Directive:
Write out exactly the lines from the line with "node = solids[0]" through the line with "cad_parts[node].hide_render = cad_parts[node].hide_viewport", including both, and nothing more.
━━━━━ Source data ━━━━━
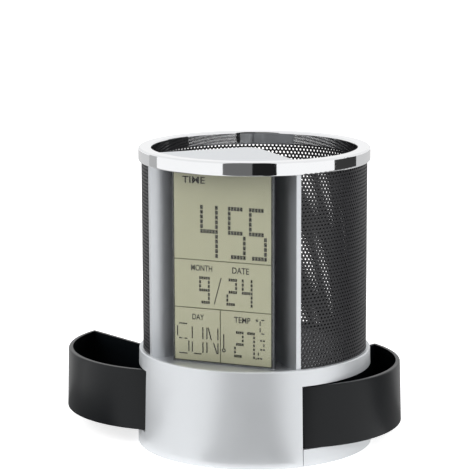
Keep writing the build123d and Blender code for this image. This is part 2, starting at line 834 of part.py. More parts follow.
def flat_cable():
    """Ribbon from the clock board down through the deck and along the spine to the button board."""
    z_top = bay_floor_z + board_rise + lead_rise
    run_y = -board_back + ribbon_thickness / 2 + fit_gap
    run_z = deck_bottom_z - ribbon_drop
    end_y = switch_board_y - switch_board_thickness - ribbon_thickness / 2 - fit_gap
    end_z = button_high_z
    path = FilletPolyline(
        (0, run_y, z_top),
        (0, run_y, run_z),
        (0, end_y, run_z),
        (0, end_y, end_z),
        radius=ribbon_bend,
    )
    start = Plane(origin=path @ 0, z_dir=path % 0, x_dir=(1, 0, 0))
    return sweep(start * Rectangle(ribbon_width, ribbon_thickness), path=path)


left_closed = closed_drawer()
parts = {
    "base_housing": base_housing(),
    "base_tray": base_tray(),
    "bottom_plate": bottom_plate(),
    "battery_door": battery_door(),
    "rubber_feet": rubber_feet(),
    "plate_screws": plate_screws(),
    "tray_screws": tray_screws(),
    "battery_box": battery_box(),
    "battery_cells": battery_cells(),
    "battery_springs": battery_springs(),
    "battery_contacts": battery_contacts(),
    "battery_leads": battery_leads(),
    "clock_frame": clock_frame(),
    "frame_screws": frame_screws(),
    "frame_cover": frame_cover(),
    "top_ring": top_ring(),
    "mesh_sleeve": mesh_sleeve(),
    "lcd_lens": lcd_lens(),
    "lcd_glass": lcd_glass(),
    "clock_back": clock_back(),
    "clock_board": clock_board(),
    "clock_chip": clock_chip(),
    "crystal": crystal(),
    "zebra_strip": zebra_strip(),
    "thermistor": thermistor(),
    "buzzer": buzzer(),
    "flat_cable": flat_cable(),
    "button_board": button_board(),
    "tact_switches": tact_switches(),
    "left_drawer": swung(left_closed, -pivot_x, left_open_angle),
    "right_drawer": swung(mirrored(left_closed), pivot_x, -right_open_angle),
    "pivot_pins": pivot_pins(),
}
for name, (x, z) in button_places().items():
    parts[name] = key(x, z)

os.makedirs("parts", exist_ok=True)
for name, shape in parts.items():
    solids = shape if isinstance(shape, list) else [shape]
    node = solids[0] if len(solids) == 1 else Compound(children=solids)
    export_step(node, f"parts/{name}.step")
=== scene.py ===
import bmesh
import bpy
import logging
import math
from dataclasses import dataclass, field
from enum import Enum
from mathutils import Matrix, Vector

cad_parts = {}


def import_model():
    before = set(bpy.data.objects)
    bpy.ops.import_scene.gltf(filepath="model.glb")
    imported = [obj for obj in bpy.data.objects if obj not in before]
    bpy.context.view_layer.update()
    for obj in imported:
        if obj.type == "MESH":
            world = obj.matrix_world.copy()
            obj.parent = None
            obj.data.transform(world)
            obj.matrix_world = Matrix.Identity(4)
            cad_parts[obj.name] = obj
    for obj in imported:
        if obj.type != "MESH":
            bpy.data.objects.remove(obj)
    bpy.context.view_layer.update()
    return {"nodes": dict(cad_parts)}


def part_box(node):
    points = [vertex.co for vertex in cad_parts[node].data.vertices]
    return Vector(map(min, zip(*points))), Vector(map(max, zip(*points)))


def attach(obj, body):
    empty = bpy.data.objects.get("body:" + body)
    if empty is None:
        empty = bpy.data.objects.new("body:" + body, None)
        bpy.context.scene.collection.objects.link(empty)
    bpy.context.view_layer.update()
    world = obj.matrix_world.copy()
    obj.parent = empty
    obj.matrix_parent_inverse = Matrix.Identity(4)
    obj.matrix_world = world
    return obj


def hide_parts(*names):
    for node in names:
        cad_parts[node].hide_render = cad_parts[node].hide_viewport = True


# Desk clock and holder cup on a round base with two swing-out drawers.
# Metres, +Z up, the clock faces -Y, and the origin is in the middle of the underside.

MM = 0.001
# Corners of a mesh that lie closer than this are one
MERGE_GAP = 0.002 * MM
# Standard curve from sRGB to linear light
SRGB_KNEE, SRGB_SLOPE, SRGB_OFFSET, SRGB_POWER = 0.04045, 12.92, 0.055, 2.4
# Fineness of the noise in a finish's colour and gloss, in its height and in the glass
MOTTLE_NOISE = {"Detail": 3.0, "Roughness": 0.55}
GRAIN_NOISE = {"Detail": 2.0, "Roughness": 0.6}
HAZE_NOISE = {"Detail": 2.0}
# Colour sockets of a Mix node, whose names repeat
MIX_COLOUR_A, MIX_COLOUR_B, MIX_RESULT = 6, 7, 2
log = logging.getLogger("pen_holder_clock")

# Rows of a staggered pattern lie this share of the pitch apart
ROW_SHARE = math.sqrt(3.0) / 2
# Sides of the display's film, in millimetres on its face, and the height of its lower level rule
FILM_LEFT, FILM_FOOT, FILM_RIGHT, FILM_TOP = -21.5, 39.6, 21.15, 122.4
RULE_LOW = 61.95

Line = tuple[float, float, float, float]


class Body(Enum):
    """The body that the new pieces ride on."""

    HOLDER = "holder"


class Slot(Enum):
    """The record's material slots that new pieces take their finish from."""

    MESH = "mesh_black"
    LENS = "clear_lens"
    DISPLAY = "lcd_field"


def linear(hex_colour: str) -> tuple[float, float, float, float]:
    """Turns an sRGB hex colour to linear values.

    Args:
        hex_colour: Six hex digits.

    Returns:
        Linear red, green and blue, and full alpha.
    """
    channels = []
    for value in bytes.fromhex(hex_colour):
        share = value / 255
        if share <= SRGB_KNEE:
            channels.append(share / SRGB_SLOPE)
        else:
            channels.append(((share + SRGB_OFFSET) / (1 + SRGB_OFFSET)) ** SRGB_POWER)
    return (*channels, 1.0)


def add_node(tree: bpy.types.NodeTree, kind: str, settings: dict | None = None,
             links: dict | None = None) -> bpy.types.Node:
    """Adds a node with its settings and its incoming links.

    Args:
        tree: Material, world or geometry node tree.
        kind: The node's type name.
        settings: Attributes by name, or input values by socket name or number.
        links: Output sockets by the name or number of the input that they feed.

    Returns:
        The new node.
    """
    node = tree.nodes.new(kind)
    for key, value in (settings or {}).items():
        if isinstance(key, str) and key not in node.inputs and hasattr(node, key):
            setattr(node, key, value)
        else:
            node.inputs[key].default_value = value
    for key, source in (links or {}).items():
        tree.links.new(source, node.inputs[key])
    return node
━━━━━
The solution:
    node = solids[0] if len(solids) == 1 else Compound(children=solids)
    export_step(node, f"parts/{name}.step")
=== scene.py ===
import bmesh
import bpy
import logging
import math
from dataclasses import dataclass, field
from enum import Enum
from mathutils import Matrix, Vector

cad_parts = {}


def import_model():
    before = set(bpy.data.objects)
    bpy.ops.import_scene.gltf(filepath="model.glb")
    imported = [obj for obj in bpy.data.objects if obj not in before]
    bpy.context.view_layer.update()
    for obj in imported:
        if obj.type == "MESH":
            world = obj.matrix_world.copy()
            obj.parent = None
            obj.data.transform(world)
            obj.matrix_world = Matrix.Identity(4)
            cad_parts[obj.name] = obj
    for obj in imported:
        if obj.type != "MESH":
            bpy.data.objects.remove(obj)
    bpy.context.view_layer.update()
    return {"nodes": dict(cad_parts)}


def part_box(node):
    points = [vertex.co for vertex in cad_parts[node].data.vertices]
    return Vector(map(min, zip(*points))), Vector(map(max, zip(*points)))


def attach(obj, body):
    empty = bpy.data.objects.get("body:" + body)
    if empty is None:
        empty = bpy.data.objects.new("body:" + body, None)
        bpy.context.scene.collection.objects.link(empty)
    bpy.context.view_layer.update()
    world = obj.matrix_world.copy()
    obj.parent = empty
    obj.matrix_parent_inverse = Matrix.Identity(4)
    obj.matrix_world = world
    return obj


def hide_parts(*names):
    for node in names:
        cad_parts[node].hide_render = cad_parts[node].hide_viewport = True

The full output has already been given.